The events in Tahrir Square last Friday indicate that despite the lip-service paid to democracy, many are reluctant to accept the results, and subsequent decisions taken by majority governments. Does this suggest that the notion of democracy itself needs attention?
“We need to distinguish between the instruments or models of democracy, and its conceptualisation. In the Arab world we are moving from dictatorships to elected presidents, and building our own models will take time. We are not just adopting a US model, we are developing our own. It is not just how we choose our representatives, but also how we punish wrongdoers, how we reward people who succeed in doing well, the sort of administrations we create to enable public participation and to end corruption.
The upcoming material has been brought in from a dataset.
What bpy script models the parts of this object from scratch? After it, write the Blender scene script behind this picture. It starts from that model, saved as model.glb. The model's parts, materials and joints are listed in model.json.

President Mursi has achieved a lot of successes already. Sudan and Syria are much bigger problems for him right now than Palestine,” Dr Zahar said.
How do you see Egypt’s role in relation to Syria?
“ Egypt has a big role to play as the peacemaker in Syria, with the help of Iran and Turkey. I think the current situation between Turkey and Syria will finish. Turkey and Iran and Egypt are all seeking a political solution, and that will enable the Syrian regime to be replaced with a democratic administration. Recovery will take time.”
So the Rafah situation will not change quickly?
“We need to speak to the people around the President, he is surrounded by groups from the old regime who don’t understand, or don’t want to change. We need to wait.”